The Long Faithfulness of Justice
By Kimi Floyd Reisch
The Long Faithfulness of Justice
I spent New Year’s Eve watching the conclusion ofStranger Things. The show did not hook me with any one character, or one act of courage, or one heroic moment that fixed everything. In fact, I loved the show because there was no single leader — no savior who carried the story alone. Even the magic was never just in Eleven. It was in the family and friendships of the entire group. Each person had a role, a particular set of skills, and a way of showing up that mattered in how they could resist and stand together, down to the youngest member. Some were brave. Some were smart. Some just stayed when leaving likely would have been easier. And some were jerks, at least some of the time. What saved them was not one extraordinary sacrifice, but the fact that they kept coming back to stand together.
And that feels like an important place to begin this year. We are often taught to imagine the pendulum of justice comes as a single wave, a decisive protest, or one clear moment that changes the world. But real societal change rarely works that way. It is collective and uneven because it unfolds through relationships, not heroics. Transformative justice is many people offering what they have, when they can, and trusting that shared commitment over time is what carries us through the hard moments. It is sustained by ordinary people doing unremarkable things without certainty that their efforts will succeed in their own lifetime.
Justice Moves at the Speed of Commitment
The Montgomery Bus Boycott lasted 381 days. The Greensboro Woolworth sit-ins persisted for 174 straight days and spread from there to multiple cities for the next four years. The first formal petition in North America to end chattel slavery was written in Germantown, Pennsylvania in 1688. It would take nearly two hundred years, a war, and the suffering and deaths of millions of Black people before legal emancipation happened. Those numbers do not just measure endurance but tell a larger truth about how slowly change happens over time. It is rare for those moments of change to happen rapidly enough for those seeking them.
Most of the people who walked instead of riding the bus every day for over a year did not see themselves as heroes. They were tired and they worried about their jobs, their safety, and their families. But they kept walking anyway, because it was necessary to do something even when the something seems like too little for that moment.
Many of you in our welcoming UU congregations understand this kind of faithfulness. You know that being welcoming is a way of being in community, even when it is messy, or when attendance dips, budgets tighten, and wider societal winds shift.
And right now, many of your communities are holding people who are hurting and afraid. This includes transgender and nonbinary members wondering whether they will be safe this year. Immigrant families are bracing for what additional policies may bring after a challenging 2025 and watching actions unfold in cities across this country. Black and brown members are frustrated that the rhetoric of white nationalism remains targeted on their families.
Movements endure because relationships are built that continue working together. Welcoming work is not about reacting and chasing the pendulum as it swings backwards. When we anchor ourselves in relationships, they provide strength to us to keep pressing forward in community. This enables us to see and recognize that each swing backward is followed by a swing forward that brings us further toward a world centered in love.
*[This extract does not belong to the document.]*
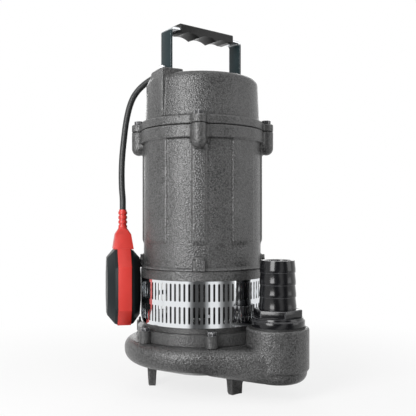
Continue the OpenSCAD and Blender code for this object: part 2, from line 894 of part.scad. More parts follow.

Unitarian Universalism offers a spiritual grounding for this kind of persistence. Our values and our covenants do not ask us to save the world in a single season. They ask us to refuse to abandon one another when the work becomes slow, complex, or uncomfortable.
The Quiet Work That Keeps Us Together
This kind of faithfulness is quieter than a march. It looks like keeping the doors open. Like listening again to a story you have already heard, because the teller needs to remember it again. It looks like the tedious and hard work of updating policies when language changes and training leaders when practices adapt, along with the emotional work of repairing harm and making space for grief. It is about boldly continuing to declare “you belong here” even when the world is getting louder in demanding you reject some to fit in.
Cesar Chavez once said, “Once social change begins, it cannot be reversed. You cannot un-educate the person who has learned to read. You cannot humiliate the person who feels pride. You cannot oppress the people who are not afraid anymore.”
We do not know all of what 2026, or 2027 might bring. So perhaps the question before us this year should not be how much more we can take on, or how loudly we can speak, or how quickly we can change what feels broken. Perhaps the question is whether we are willing to trust that what has already been set in motion still matters. That the relationships we have built, the truths we have named, and the people who have found courage because they were welcomed as their authentic selves in our spaces is transformation that cannot simply be undone.
Our work now is to tend to what is already alive, keep faith with one another even when it is complicated and when we are hurt, and to stay present, steady, and unafraid enough to continue. Not because the outcome is guaranteed, but because this is how long-lasting change has always happened.
A CHALICE LIGHTING
We light this chalice at the threshold of a new year
aware that beginnings are rarely clean.
What we carry did not just fade when the calendar changed.
This flame is not a signal that everything will be different now.
It does not promise resolution.
It simply names that we are here, together,
still willing to stand in relationship
even when the work is slow, when the path is unclear,
and when justice asks more patience than certainty.
We light this chalice to honor the quiet courage of people who refuse to disappear from one another’s lives even when the world is hard.
May its light become an reflection of trust
that what has begun among us cannot simply be undone,
and that the long work of love continues
because we choose, again, to carry it together.